First, there is the powerful story of Nachiketa from the Katha Upanishad. This young, curious boy finds himself in the realm of Yama, the God of Death. Impressed by the boy’s courage, Yama offers him any worldly boon he desires. These include vast wealth, a long life, beautiful companions, and even entire kingdoms. He offers him everything our society tells us to chase. Nachiketa rejects it all. He asks for the one thing that truly matters: knowledge of the Self. He chooses to understand the permanent reality within him over any temporary, external reward.
Next, look at the Pandavas during their 13-year exile. One day they were princes living in a palace, their identities defined by royalty and power. The next, they were homeless wanderers in the forest, with nothing to their names. This brutal trial stripped them of their titles, wealth, and status. It forced them to discover who they were without their royal privilege. They had to rely on their inner skills, their character, and their bond with each other. They entered the forest as princes. They emerged as self-reliant, wise kings. Their strength was forged in the fire of loss.

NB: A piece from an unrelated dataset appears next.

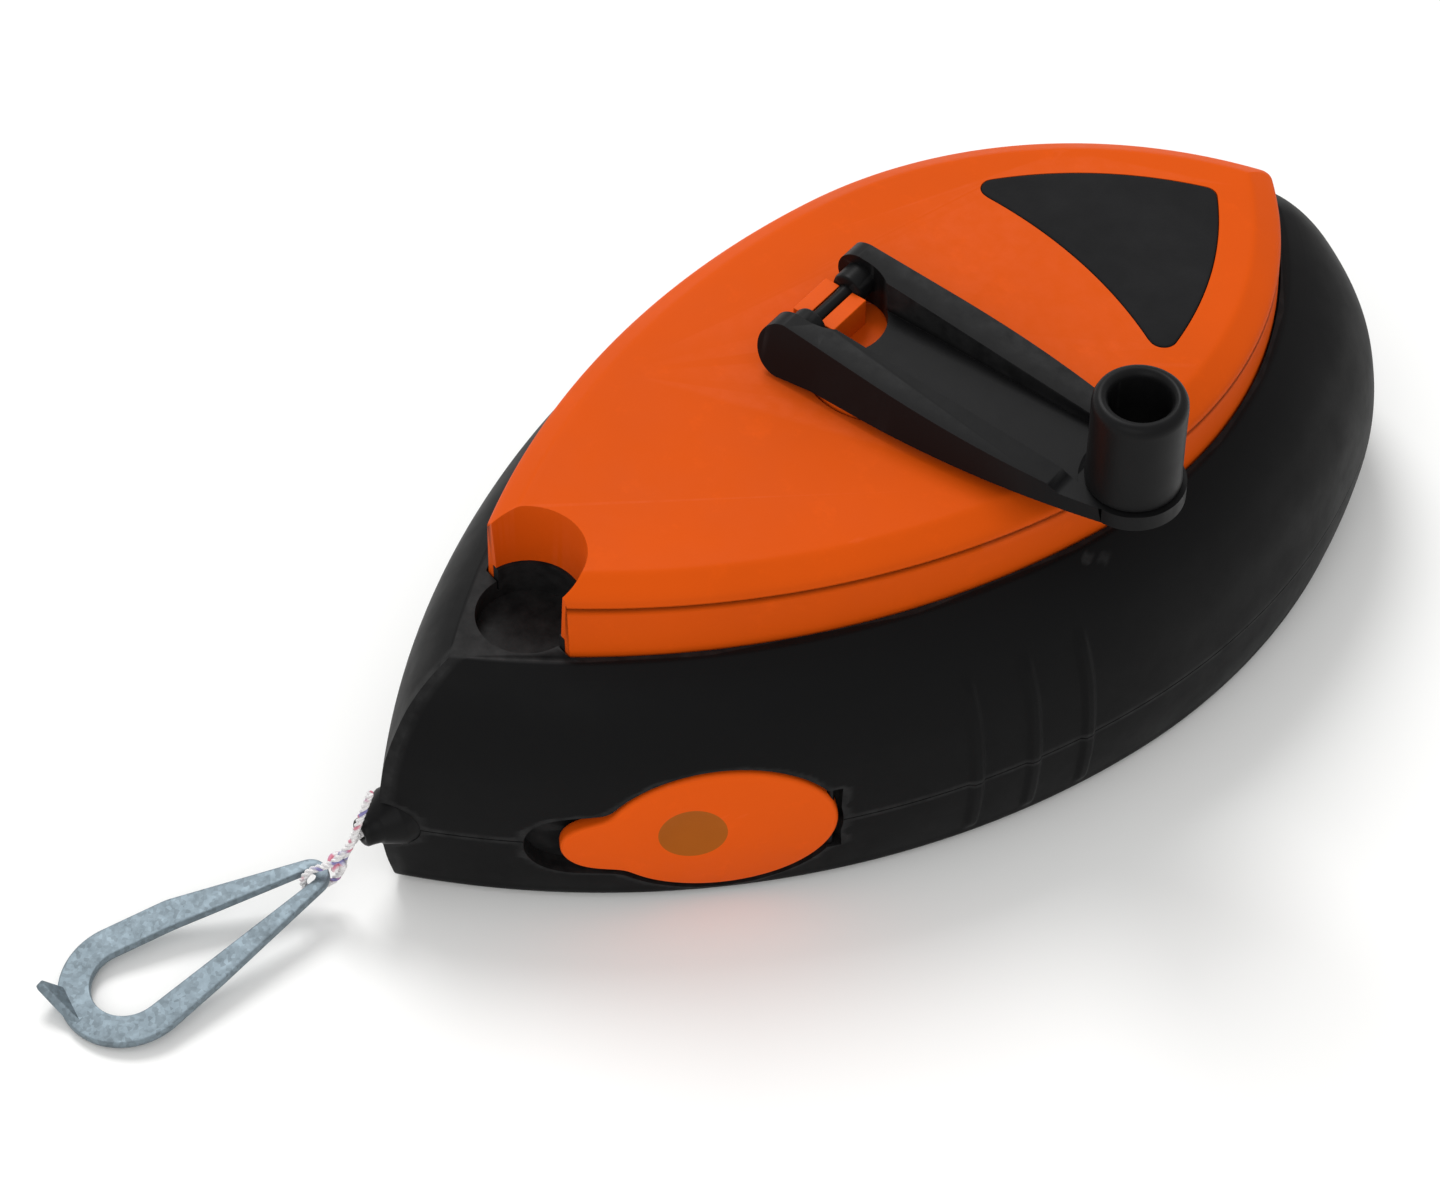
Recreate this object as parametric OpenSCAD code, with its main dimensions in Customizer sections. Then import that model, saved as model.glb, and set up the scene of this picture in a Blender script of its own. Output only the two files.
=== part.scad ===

Finally, the journey of Siddhartha Gautama is the ultimate example. He was a prince who had everything: a palace, luxury, a family, and a future as a king. His identity was set. But he saw that all of it—wealth, health, and life itself—was temporary. He voluntarily renounced his princely title and all his possessions to seek a truth that could not be lost. His transformation from Prince Siddhartha into “the Buddha” is a story of shedding a limited, external identity. He realized a universal, internal one.
The Modern Disconnect
Our society has almost completely replaced “who you are” with “what you do.” Your job title has become a social shorthand for your value, your intelligence, and your worth. We build our identities on these fragile foundations—our company’s brand, our salary, our position on the corporate ladder. Is it any wonder we feel so anxious and insecure? We have tied our self-worth to things that are, by their very nature, impermanent.
Wisdom at Work
How can we start living from our untouchable core?
- In Your Career/Hustle: See your job as something you do, not something you are. This frees you to take creative risks without your self-worth being on the line. If you get laid off, it’s a painful event, but it’s not an indictment of your character. Your skills, your creativity, and your resilience are yours to keep, and you can take them anywhere.
- In Your Relationships: When you know your worth isn’t tied to your job, you connect with people more authentically. You stop seeing others as networking opportunities and start seeing them as human beings. You become more interested in their character than their career.
- For Your Mental Health: This is the ultimate shield against burnout and anxiety. It creates a stable, peaceful center within you that the ups and downs of life cannot shake. You find validation from within. It does not come from your boss’s approval or the number of likes on your post. This is the definition of resilience.
Modern Sages
The world’s great minds consistently point to this inner reality.
- The Indian sage Ramana Maharshi taught that the most important spiritual practice was the inquiry “Who am I?” He guided people to look beyond the transient layers of identity. These include the body, the name, and the job. This guidance helps to find the silent, unchanging consciousness that is their true Self.
- Viktor Frankl, a psychiatrist and Holocaust survivor, wrote in “Man’s Search for Meaning” about the resilience of human spirit. He stated that even in a concentration camp, everything was taken from a person. However, the “last of the human freedoms” was the ability to choose one’s own attitude. He discovered that survivors could connect to an inner source of meaning. Their horrific circumstances could not affect this inner source.
- Even the actor Jim Carrey has spoken about his journey beyond fame. He realized that the identity of “Jim Carrey, the movie star” was a construct. He found peace in understanding that his true self was not the role he played. It was something much vaster and more fundamental.
Your First Step
Try this simple exercise tonight. Take five minutes. Sit quietly and ask yourself, “Who am I without my job?” Write down the answers. Don’t use your name, your relationships (e.g., son, daughter), or your possessions. Focus on your inherent qualities. Are you curious? Resilient? Kind? Creative? A good listener? A problem-solver? This isn’t just a list. This is the beginning of a map back to your true, unshakable self. This is the “You” that can never be eliminated in an email.